Entries with model source code>
──────────

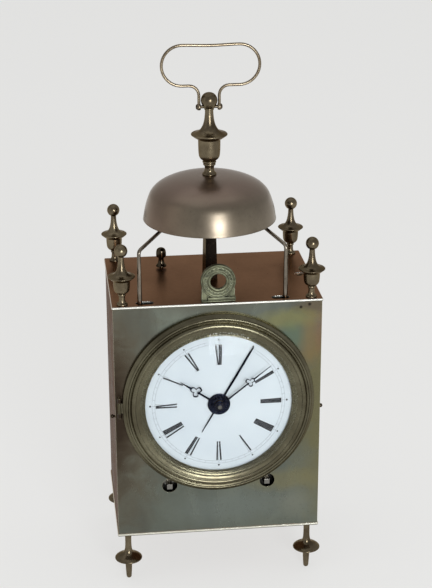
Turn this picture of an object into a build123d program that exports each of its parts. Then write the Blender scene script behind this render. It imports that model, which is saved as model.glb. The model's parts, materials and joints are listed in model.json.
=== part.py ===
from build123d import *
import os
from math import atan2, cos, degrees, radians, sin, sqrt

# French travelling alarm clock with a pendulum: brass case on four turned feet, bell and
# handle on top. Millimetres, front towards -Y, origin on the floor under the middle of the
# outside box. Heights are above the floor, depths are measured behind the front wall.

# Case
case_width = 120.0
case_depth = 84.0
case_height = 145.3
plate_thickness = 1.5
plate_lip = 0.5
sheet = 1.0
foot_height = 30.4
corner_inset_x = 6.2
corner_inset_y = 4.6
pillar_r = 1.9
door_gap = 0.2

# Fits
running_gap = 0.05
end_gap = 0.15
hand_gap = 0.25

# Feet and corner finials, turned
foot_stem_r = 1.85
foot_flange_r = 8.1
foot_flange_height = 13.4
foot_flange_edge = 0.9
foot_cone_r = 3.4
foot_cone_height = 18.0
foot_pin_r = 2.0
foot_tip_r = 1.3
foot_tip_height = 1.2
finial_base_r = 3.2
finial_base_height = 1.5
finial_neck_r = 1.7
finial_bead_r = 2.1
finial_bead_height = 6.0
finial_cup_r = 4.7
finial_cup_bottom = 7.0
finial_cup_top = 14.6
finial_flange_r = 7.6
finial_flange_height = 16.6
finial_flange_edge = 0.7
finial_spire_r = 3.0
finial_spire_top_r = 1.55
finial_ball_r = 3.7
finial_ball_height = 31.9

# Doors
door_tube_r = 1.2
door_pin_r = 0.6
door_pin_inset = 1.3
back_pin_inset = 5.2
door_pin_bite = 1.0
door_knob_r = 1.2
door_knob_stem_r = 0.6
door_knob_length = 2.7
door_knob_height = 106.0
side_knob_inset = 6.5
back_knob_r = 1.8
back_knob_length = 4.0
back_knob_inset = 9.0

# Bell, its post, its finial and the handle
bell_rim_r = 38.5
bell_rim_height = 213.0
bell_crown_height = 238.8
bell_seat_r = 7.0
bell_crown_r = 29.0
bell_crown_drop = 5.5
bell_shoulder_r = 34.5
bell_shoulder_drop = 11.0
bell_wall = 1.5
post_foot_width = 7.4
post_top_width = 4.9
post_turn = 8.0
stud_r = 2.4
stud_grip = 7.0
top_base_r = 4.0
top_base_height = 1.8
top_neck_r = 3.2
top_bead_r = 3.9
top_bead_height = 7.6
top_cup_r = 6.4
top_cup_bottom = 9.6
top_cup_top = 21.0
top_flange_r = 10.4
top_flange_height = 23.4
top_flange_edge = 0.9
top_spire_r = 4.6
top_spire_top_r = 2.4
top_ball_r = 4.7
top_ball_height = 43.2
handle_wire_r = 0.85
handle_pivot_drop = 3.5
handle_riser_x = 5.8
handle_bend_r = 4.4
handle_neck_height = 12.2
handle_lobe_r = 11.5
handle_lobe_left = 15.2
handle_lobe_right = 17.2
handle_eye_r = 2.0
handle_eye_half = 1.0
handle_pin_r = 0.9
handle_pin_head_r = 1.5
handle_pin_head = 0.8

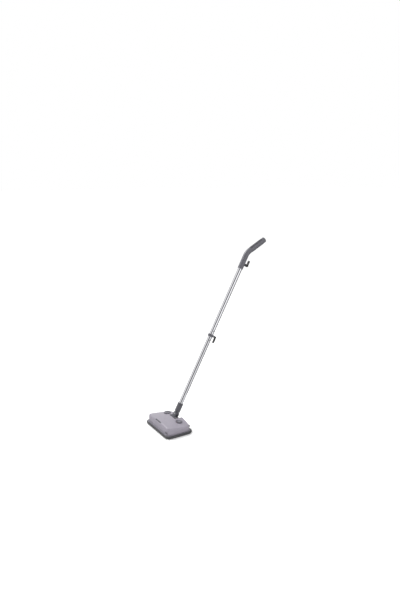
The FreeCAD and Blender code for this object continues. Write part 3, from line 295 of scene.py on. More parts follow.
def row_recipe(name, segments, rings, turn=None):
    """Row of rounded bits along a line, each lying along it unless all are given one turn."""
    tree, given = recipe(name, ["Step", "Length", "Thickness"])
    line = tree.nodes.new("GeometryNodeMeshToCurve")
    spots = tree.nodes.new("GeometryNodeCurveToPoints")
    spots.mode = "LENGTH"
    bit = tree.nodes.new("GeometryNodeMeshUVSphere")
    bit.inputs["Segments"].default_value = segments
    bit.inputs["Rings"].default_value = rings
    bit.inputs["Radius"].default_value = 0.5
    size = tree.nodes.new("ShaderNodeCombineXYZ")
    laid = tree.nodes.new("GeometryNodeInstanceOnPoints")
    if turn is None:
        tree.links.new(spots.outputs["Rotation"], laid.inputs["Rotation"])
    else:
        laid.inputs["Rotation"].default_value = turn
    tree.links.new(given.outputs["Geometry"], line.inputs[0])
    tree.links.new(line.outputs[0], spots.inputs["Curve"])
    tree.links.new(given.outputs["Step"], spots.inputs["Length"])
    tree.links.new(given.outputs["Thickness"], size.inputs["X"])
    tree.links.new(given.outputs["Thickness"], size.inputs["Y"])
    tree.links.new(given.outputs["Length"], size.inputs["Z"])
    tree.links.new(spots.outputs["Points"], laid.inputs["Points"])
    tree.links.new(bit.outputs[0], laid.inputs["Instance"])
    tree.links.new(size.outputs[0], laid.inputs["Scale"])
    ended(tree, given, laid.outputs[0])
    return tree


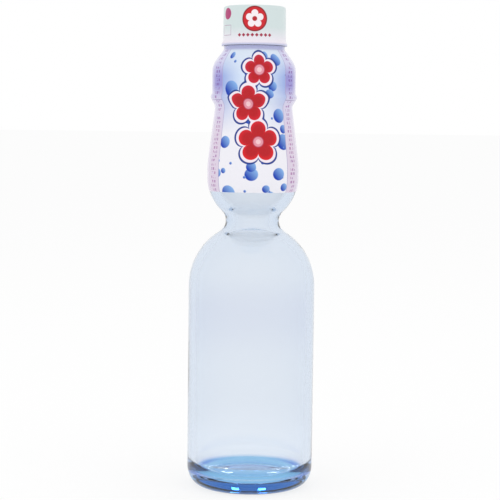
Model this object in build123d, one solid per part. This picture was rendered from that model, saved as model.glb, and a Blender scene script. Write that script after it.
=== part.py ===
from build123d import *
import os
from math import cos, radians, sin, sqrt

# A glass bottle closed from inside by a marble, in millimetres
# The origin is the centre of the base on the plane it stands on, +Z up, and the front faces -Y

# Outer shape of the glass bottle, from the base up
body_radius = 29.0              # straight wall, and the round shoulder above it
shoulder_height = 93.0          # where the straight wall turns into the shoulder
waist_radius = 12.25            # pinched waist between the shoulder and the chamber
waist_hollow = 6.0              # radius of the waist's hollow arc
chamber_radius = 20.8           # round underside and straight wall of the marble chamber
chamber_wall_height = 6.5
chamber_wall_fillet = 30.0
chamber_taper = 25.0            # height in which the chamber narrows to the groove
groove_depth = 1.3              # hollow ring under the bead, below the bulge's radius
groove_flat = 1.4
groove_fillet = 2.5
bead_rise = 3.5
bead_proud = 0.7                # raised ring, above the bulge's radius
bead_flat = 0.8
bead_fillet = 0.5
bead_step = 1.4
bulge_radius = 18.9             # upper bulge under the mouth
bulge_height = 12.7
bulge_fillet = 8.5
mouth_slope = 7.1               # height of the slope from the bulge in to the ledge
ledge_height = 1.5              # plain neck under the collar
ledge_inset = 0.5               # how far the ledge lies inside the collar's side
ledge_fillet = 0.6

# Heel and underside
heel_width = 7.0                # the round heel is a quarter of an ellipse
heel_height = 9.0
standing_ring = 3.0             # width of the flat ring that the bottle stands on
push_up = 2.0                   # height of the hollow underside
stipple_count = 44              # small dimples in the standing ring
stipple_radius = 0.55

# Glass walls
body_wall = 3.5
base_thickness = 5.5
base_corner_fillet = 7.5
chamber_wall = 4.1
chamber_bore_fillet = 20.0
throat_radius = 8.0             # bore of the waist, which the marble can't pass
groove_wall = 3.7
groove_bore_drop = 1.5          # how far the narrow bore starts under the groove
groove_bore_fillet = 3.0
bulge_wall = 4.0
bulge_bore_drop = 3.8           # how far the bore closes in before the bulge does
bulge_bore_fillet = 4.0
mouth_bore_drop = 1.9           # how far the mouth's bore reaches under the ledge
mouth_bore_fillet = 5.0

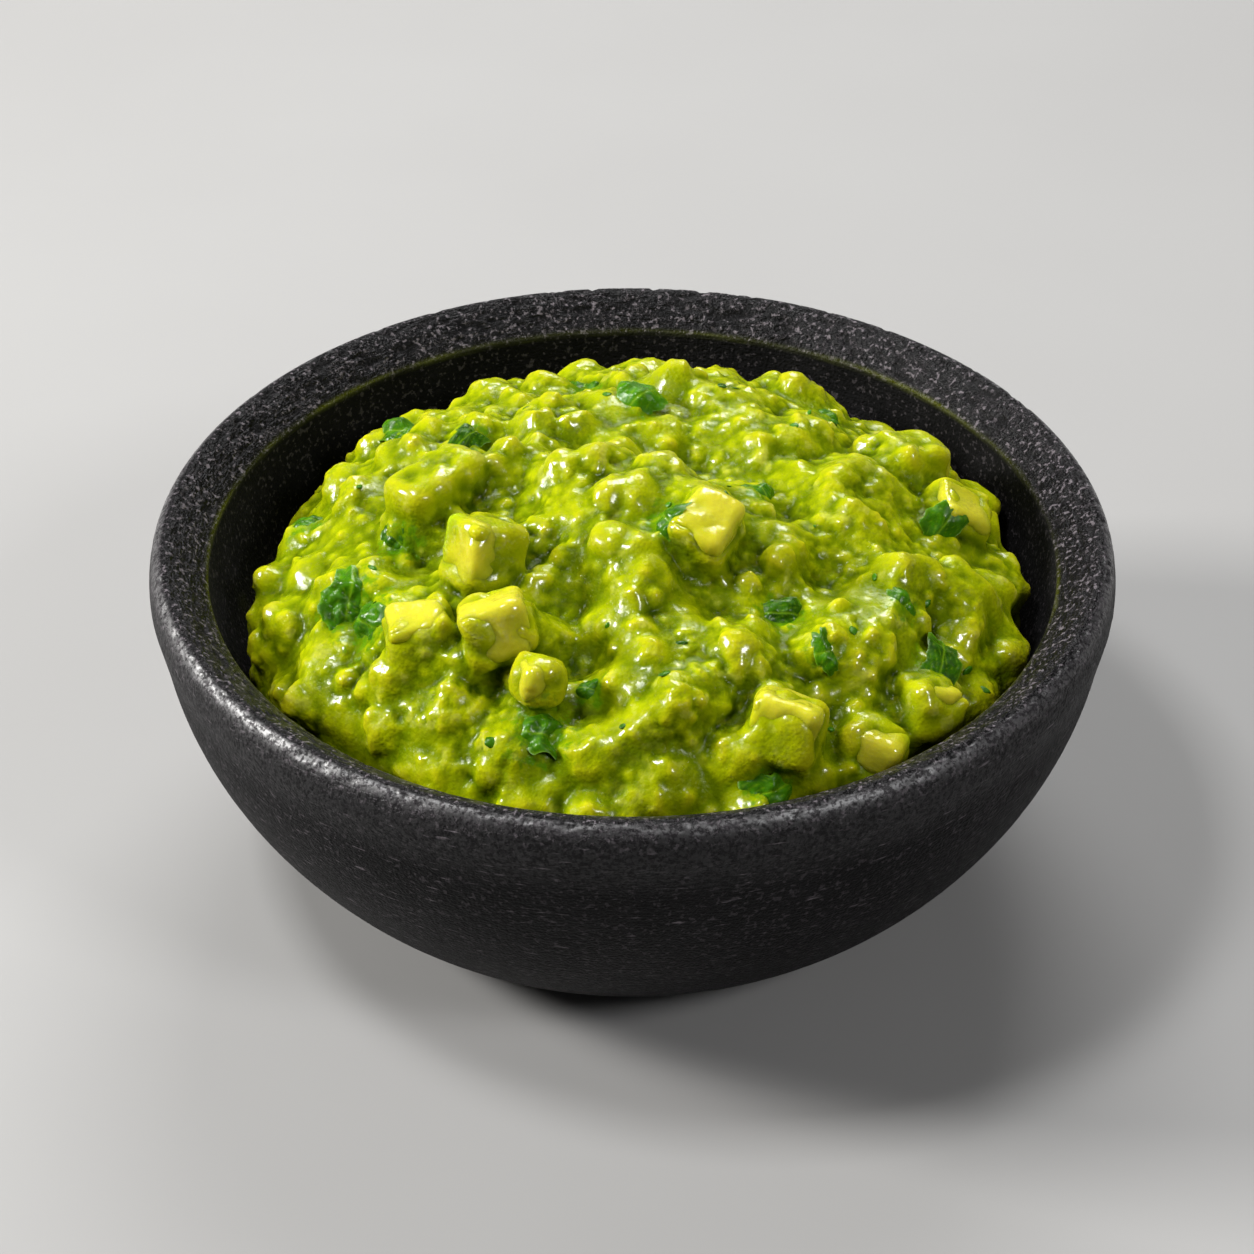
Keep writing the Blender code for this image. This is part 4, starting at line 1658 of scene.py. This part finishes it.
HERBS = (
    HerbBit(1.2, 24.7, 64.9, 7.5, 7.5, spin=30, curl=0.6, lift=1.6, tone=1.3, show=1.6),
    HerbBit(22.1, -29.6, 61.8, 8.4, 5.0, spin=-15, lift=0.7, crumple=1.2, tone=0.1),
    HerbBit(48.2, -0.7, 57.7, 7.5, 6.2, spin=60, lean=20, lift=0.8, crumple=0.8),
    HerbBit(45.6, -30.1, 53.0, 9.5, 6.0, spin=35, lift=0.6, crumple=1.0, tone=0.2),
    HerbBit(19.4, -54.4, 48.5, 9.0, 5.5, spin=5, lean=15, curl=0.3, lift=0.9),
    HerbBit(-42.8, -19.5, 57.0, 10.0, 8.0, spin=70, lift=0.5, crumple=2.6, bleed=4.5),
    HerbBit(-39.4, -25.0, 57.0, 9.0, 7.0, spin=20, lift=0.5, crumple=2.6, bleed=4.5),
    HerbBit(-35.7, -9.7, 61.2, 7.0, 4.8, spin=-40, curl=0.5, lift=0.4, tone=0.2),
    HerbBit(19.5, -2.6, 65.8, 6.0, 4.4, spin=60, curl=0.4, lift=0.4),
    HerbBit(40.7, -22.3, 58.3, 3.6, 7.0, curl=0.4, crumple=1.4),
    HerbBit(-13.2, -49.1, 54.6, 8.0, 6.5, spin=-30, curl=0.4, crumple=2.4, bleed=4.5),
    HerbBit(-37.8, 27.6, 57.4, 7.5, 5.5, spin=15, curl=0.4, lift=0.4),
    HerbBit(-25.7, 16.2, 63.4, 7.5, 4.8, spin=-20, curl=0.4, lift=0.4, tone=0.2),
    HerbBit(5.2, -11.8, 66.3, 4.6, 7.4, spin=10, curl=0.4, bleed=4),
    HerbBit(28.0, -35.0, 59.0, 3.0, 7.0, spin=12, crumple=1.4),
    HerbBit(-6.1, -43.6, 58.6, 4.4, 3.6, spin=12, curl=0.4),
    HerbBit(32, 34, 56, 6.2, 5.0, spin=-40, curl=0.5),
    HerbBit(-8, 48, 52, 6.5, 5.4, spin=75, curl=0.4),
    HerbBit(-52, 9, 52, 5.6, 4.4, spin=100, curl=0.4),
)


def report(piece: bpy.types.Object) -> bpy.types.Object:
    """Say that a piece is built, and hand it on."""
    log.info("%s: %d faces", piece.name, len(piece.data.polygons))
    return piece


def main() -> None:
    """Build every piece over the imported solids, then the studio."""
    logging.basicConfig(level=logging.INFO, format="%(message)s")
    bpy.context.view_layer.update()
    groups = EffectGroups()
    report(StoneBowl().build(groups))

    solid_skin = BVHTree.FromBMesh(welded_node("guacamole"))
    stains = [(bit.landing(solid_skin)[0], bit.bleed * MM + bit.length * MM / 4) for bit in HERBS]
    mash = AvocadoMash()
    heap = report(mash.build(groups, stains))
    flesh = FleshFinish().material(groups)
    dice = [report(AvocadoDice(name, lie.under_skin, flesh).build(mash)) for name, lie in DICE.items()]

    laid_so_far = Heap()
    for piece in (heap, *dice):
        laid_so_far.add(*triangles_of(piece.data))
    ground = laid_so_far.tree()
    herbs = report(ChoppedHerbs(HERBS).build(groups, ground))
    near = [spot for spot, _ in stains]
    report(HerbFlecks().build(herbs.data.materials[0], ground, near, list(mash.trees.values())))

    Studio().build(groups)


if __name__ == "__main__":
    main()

──────────

Objective> Reproduce exactly, please, only the lines from the start of the data above to the line that contains "hand_gap = 0.25", with both ends kept.

The output>
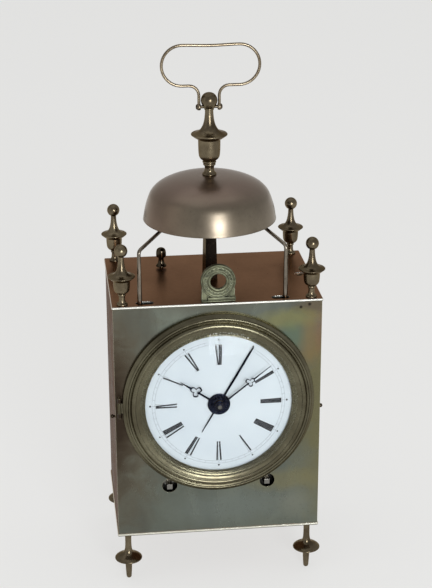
Turn this picture of an object into a build123d program that exports each of its parts. Then write the Blender scene script behind this render. It imports that model, which is saved as model.glb. The model's parts, materials and joints are listed in model.json.
=== part.py ===
from build123d import *
import os
from math import atan2, cos, degrees, radians, sin, sqrt

# French travelling alarm clock with a pendulum: brass case on four turned feet, bell and
# handle on top. Millimetres, front towards -Y, origin on the floor under the middle of the
# outside box. Heights are above the floor, depths are measured behind the front wall.

# Case
case_width = 120.0
case_depth = 84.0
case_height = 145.3
plate_thickness = 1.5
plate_lip = 0.5
sheet = 1.0
foot_height = 30.4
corner_inset_x = 6.2
corner_inset_y = 4.6
pillar_r = 1.9
door_gap = 0.2

# Fits
running_gap = 0.05
end_gap = 0.15
hand_gap = 0.25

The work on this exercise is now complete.